L'interesse collettivo - Come ribadito in più occasioni dalla giurisprudenza, l'interesse collettivo è un interesse sostanziale che eccede la sfera dei singoli per assumere una connotazione condivisa e non esclusiva, riferibile a un gruppo stabile, non occasionale. Si tratta cioè di una sintesi, e non di una sommatoria, dell'interesse di tutti gli appartenenti alla collettività o alla categoria, che quindi può essere fatto valere in giudizio. Costituisce ius receptum che affinché possa riconoscersi la legittimazione attiva di un'associazione, questa deve far valere in giudizio un interesse, concreto e attuale, avente valenza statutaria.

In altre parole l'azione per la tutela dell'interesse collettivo, "entificato" nell'associazione, deve riguardare un provvedimento lesivo di uno scopo statutario, e che quindi deve riguardare tutti gli associati, e non solo una parte di essi.

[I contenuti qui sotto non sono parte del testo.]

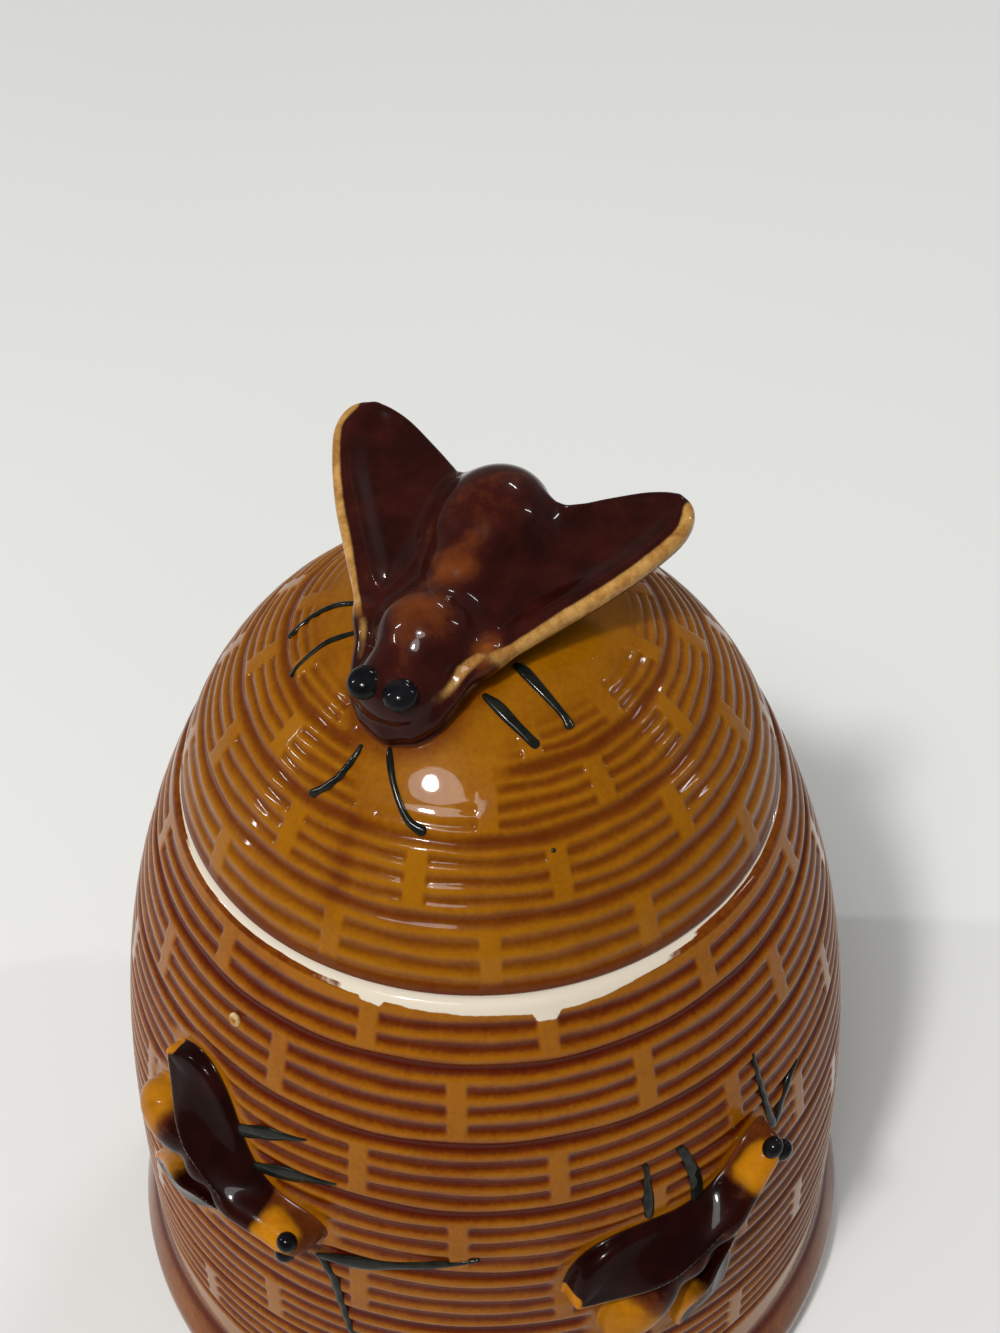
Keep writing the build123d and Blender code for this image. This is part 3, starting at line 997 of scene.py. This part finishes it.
made = bee_skin(lid_bee_form, lid_bee_colours, lid_seat, lid_ground, (-20, -29, -10), (30, 26, 9), 1.3)
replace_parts(place_bee("bee_knob", lid_seat, made, lid_bee_glaze, "lid"), "lid_bee")
for name in wall_bees:
    made = bee_skin(wall_bee_form, wall_bee_colours, seats[name], wall_ground,
                    (-18, -20, -9), (24, 20, 8), 0.8)
    for place in (name, name + "_back"):
        place_bee("wall_bee_" + place, seats[place], made, wall_bee_glaze, "pot")


def bead(name, seat, centre, radii, body):
    """A glossy eye, flattened and set into the head."""
    lat = np.linspace(-np.pi / 2, np.pi / 2, len(round_headings) // 2 + 1)
    points, faces = lathe(np.cos(lat), np.sin(lat), round_headings)
    local = points * np.array(radii) + np.array(centre)
    world = np.stack(seat.world(*local.T), axis=-1)
    make_piece(name, world, faces, {}, eye_black, body)


for side, word in ((1, "right"), (-1, "left")):
    bead("knob_eye_" + word, lid_seat, (22.0, side * 2.4 - 0.7, 3.2), (2.2, 2.15, 1.6), "lid")
    for name, seat in seats.items():
        reach = wall_eye_reach[name.split("_")[0]]
        bead("eye_" + name + "_" + word, seat, (reach, side * 1.2, 1.9), (1.45, 1.4, 1.35), "pot")


# ---------------- brush strokes
def stroke_place(line, level):
    """Place along an outline of a height in stroke units over the rim."""
    return line.s_at_height(pot_height + stroke_unit * level)


def stroke(name, surface, line, marks, body):
    """A painted stroke, standing slightly proud. Marks are heading, height over the rim in stroke
    units, and width."""
    path = curve_through(marks, closed=False, per=12)
    s = stroke_place(line, path[:, 1])
    walk = np.hypot(np.diff(s), np.radians(np.diff(path[:, 0])) * line.at(s)[0][1:])
    walk = np.concatenate([[0], np.cumsum(walk)])
    share = 0.5 - 0.5 * np.cos(np.linspace(0, np.pi, 44))
    place = share[1:-1] * walk[-1]
    heading, level, width = (np.interp(place, walk, path[:, k]) for k in range(3))
    s = stroke_place(line, level)
    for away in (place, walk[-1] - place):
        end = np.clip(away / np.maximum(width / 2, 0.05), 0, 1)
        width = width * np.sqrt(1 - (1 - end) ** 2)
    r = line.at(s)[0]
    ds = np.gradient(s)
    dh = np.radians(np.gradient(heading)) * r
    size = np.hypot(ds, dh)
    across_s, across_h = dh / size, -ds / size
    ring = []
    for angle in np.linspace(0, 2 * np.pi, 12, endpoint=False):
        shift = math.cos(angle) * width / 2
        up = math.sin(angle)
        rise = max(up, 0) * stroke_lift * np.clip(width / 0.8, 0.3, 1) + min(up, 0) * stroke_sink
        point, normal, depth = surface(s + across_s * shift, heading + np.degrees(across_h * shift / r))
        ring.append(point + normal * (rise + (0.5 + 0.4 * up) * depth)[..., None])
    ring = np.stack(ring, axis=1)
    points = np.concatenate([[ring[0].mean(0)], ring.reshape(-1, 3), [ring[-1].mean(0)]])
    faces = [np.roll(f[:, ::-1], 1, axis=1) for f in ring_faces(*ring.shape[:2])]
    make_piece(name, points, faces, {}, brush_black, body)


lid_strokes = {
    "knob_leg_1": [(-92.4, 0.695, 0.7), (-95.2, 0.668, 0.8), (-94.9, 0.642, 0.75), (-91.8, 0.60, 0.7),
                   (-88.9, 0.576, 0.9)],
    "knob_leg_2": [(-73.4, 0.689, 0.6), (-76.2, 0.660, 0.8), (-76.7, 0.639, 0.7), (-73.7, 0.565, 0.6)],
    "knob_leg_3": [(2.0, 0.684, 0.7), (8.0, 0.665, 1.6), (13.7, 0.631, 1.3), (17.0, 0.605, 1.3),
                   (18.3, 0.597, 1.5)],
    "knob_leg_4": [(20.4, 0.711, 0.8), (24.0, 0.700, 1.6), (27.4, 0.670, 1.3), (30.0, 0.630, 1.0),
                   (30.2, 0.606, 1.5)],
    "knob_feeler_1": [(-36.3, 0.574, 0.5), (-36.6, 0.545, 0.8), (-38.6, 0.49, 1.0), (-43.2, 0.434, 1.1)],
    "knob_feeler_2": [(-27.9, 0.588, 0.5), (-26.2, 0.565, 0.9), (-22.6, 0.52, 0.8), (-17.5, 0.465, 1.0),
                      (-12.9, 0.444, 1.6)],
}
pot_strokes = {
    "left_leg_1": [(-43.5, -0.765, 1.0), (-40.0, -0.722, 2.1), (-35.0, -0.66, 2.0), (-28.4, -0.604, 0.3)],
    "left_leg_2": [(-40.0, -0.875, 0.8), (-35.5, -0.83, 1.9), (-30.0, -0.785, 2.1), (-23.2, -0.743, 0.3)],
    "left_feeler_1": [(-26.5, -1.13, 1.2), (-20.0, -1.10, 2.2), (-12.0, -1.05, 1.6), (-2.0, -0.994, 0.4)],
    "left_feeler_2": [(-26.5, -1.12, 1.0), (-24.0, -1.23, 1.4), (-23.1, -1.343, 1.2), (-21.6, -1.534, 0.9)],
    "right_leg_1": [(23.3, -0.700, 0.7), (23.3, -0.78, 1.0), (23.3, -0.86, 1.6), (23.3, -0.95, 1.2)],
    "right_leg_2": [(29.0, -0.690, 1.1), (30.2, -0.76, 1.5), (31.4, -0.88, 2.0), (31.4, -1.03, 1.6)],
    "right_feeler_1": [(45.1, -0.529, 0.5), (45.6, -0.66, 1.0), (46.6, -0.80, 1.2), (47.9, -0.93, 1.3)],
    "right_feeler_2": [(55.4, -0.758, 0.6), (52.6, -0.80, 1.3), (50.0, -0.86, 1.5), (47.9, -0.93, 1.3)],
}
for name, marks in lid_strokes.items():
    stroke(name, lid_surface, lid_line, marks, "lid")
for name, marks in pot_strokes.items():
    stroke(name, pot_surface, pot_line, marks, "pot")
    stroke(name + "_back", pot_surface, pot_line, [(a + 180, b, c) for a, b, c in marks], "pot")


def spot(name, surface, line, heading, level, shape, material, body):
    """A small round fault in the glaze, turned about the surface's normal."""
    s = np.array([float(stroke_place(line, level))])
    point, normal, _ = surface(s, np.array([float(heading)]))
    normal = normal[0]
    across = np.cross(normal, (0, 0, 1))
    across /= np.linalg.norm(across)
    axes = np.array([across, np.cross(across, normal), normal])
    points, faces = lathe(*np.transpose(shape), round_headings)
    make_piece(name, point[0] + points @ axes, [f[:, ::-1] for f in faces], {}, material, body)


spot("glaze_speck", lid_surface, lid_line, 15.3, 0.394,
     [(0, 0.22), (0.14, 0.20), (0.27, 0.10), (0.32, -0.08), (0, -0.3)], brush_black, "lid")
spot("glaze_blister", pot_surface, pot_line, -44.5, -0.318,
     [(0, -0.02), (0.30, 0.0), (0.46, 0.12), (0.62, 0.24), (0.80, 0.16), (0.95, 0.0), (1.0, -0.3), (0, -0.5)],
     blister_glaze_and_highlight, "pot")

# ---------------- floor, light and camera
floor_mesh = bpy.data.meshes.new("floor")
floor_mesh.from_pydata([(-4, -4, 0), (4, -4, 0), (4, 4, 0), (-4, 4, 0)], [], [(0, 1, 2, 3)])
floor = new_object("floor", floor_mesh)
floor_material, tree, shader = new_material("floor_pale")
shader.inputs["Roughness"].default_value = 0.8
pale = ramp(tree, noise(tree, 3, 2), [(0.3, (0.66, 0.66, 0.65)), (0.7, (0.69, 0.69, 0.68))])
feed(tree, pale, shader.inputs["Base Color"])
floor_mesh.materials.append(floor_material)

world = bpy.data.worlds.new("studio")
bpy.context.scene.world = world
world.use_nodes = True
background = world.node_tree.nodes["Background"]
background.inputs["Color"].default_value = (0.25, 0.255, 0.25, 1)
background.inputs["Strength"].default_value = 1.0


lamp_aim = 0.1


def lamp(name, heading, elevation, distance, size, power, colour=(1, 1, 1)):
    """An oval lamp turned to the middle of the pot."""
    data = bpy.data.lights.new(name, "AREA")
    data.shape = "ELLIPSE"
    data.size, data.size_y = size
    data.energy = power
    data.color = colour
    obj = new_object(name, data)
    lift = math.radians(elevation)
    away = Vector(around_axis(math.cos(lift), math.sin(lift), heading))
    obj.location = Vector((0, 0, lamp_aim)) + away * distance
    obj.rotation_euler = away.to_track_quat("Z", "Y").to_euler()


lamp("key", -31, 54, 1.5, (0.15, 0.15), 13.6, (1.0, 0.985, 0.96))
lamp("softbox", -27, 53, 1.5, (0.54, 0.36), 7.5)
lamp("left_strip", -95, 30, 1.3, (0.035, 0.30), 3.5)
lamp("back_strip", 150, 45, 1.4, (0.30, 0.035), 3.0)
lamp("right_strip", 100, 35, 1.3, (0.03, 0.30), 2.0)

camera_data = bpy.data.cameras.new("camera")
camera = new_object("camera", camera_data)
bpy.context.scene.camera = camera
# As the photo was taken: its height and focal length in pixels, and the turns of the camera
photo_height = 1333
photo_focal = 2079
yaw, down, roll = (math.radians(v) for v in (0.86, 44.02, 0.98))
camera_data.sensor_width = 36
camera_data.lens = photo_focal * camera_data.sensor_width / photo_height
look = Vector((math.sin(yaw) * math.cos(down), math.cos(yaw) * math.cos(down), -math.sin(down)))
right = Vector((math.cos(yaw), -math.sin(yaw), 0))
below = look.cross(right)
image_right = right * math.cos(roll) + below * math.sin(roll)
image_down = below * math.cos(roll) - right * math.sin(roll)
matrix = Matrix((image_right, -image_down, -look)).transposed().to_4x4()
matrix.translation = Vector((0, -0.1911, 0.3003))
camera.matrix_world = matrix

bpy.context.scene.view_settings.view_transform = "Standard"
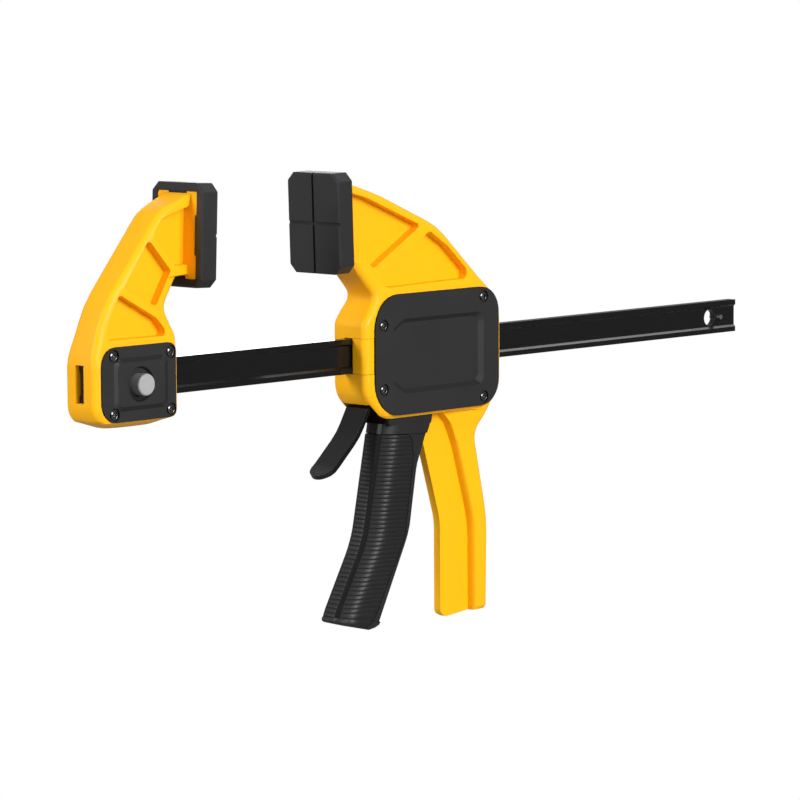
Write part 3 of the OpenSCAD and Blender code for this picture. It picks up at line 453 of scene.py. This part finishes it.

La decisione di Palazzo Spada - Secondo il Giudice dell'Appello, dunque, l'associazione di categoria legittimamente difende la professionalità e la competenza delle imprese che svolgono servizi di sorveglianza antincendio, difendendone la peculiarità, nel legittimo perseguimento degli scopi statutari dell'associazione volti a tutelare l'interesse generale di tutte le imprese operanti nel settore della vigilanza antincendio.
Tuttavia, secondo il Consiglio di Stato, nell'azione proposta dall'associazione di categoria manca l'interesse concreto ad agire. Manca cioè l'utilità giuridica derivante dal ricorso, in quanto manca un concreto e attuale pregiudizio alla posizione giuridica che si dichiara lesa.

Le clausole contestate, rileva il Collegio, non hanno valenza "escludente" ma "permissiva", ampliando la platea dei possibili partecipanti alla procedura. La lesione appare quindi del tutto ipotetica, visto che all'esito della procedura potrebbe risultare aggiudicataria proprio un'impresa del settore della sorveglianza e prevenzione antincendio.
In altri termini, la posizione soggettiva corporativa azionata in giudizio non può dirsi in concreto compromessa dalla procedura impugnata, costituendo tale effetto lesivo una mera possibilità, di per se stessa non sufficiente a sorreggere l'interesse al ricorso.